* Objective: Starting at the line that contains "Model this object", quote each line exactly through the last line of the entries, both included.

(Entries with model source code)
● ● ● ●
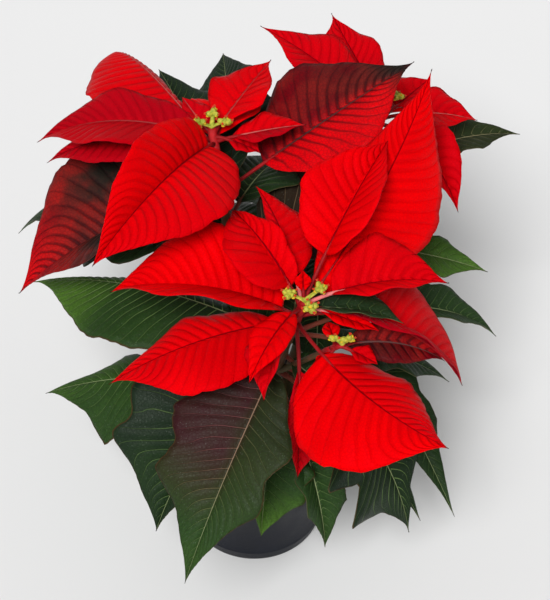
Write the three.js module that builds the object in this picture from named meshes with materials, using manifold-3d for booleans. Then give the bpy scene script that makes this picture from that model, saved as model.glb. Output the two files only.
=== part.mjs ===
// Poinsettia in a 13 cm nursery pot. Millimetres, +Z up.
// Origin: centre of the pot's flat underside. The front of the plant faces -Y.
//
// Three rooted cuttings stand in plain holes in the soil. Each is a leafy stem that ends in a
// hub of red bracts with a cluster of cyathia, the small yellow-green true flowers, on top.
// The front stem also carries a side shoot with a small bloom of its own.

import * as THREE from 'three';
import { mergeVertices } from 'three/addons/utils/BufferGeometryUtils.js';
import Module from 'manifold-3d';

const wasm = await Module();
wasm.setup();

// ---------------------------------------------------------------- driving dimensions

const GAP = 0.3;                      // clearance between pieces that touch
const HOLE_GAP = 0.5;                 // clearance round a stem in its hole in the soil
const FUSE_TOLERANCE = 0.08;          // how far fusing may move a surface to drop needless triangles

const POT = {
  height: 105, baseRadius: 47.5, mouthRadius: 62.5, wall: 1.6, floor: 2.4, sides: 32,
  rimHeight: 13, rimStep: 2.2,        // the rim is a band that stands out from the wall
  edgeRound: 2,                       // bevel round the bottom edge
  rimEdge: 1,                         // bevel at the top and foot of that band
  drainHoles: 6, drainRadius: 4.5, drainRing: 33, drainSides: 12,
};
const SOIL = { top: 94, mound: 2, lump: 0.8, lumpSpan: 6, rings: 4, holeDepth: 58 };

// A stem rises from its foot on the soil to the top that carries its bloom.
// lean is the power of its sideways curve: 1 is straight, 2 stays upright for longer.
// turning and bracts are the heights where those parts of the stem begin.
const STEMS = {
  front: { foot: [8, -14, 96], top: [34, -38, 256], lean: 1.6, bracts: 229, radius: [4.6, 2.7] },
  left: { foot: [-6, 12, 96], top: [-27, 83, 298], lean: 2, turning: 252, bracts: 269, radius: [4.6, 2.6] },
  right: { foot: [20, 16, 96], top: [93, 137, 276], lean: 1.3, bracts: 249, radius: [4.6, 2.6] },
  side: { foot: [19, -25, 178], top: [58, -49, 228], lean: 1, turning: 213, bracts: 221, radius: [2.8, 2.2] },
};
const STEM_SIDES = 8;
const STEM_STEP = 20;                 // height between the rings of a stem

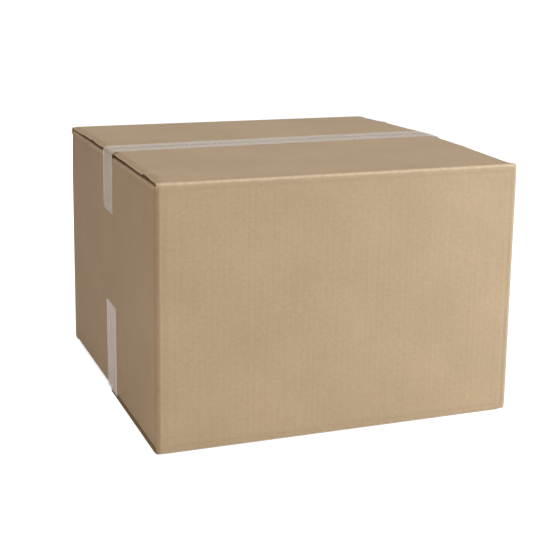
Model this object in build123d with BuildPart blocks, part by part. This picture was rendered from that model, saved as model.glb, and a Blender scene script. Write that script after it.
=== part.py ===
● ● ● ●
* Answer to the task:
Model this object in build123d with BuildPart blocks, part by part. This picture was rendered from that model, saved as model.glb, and a Blender scene script. Write that script after it.
=== part.py ===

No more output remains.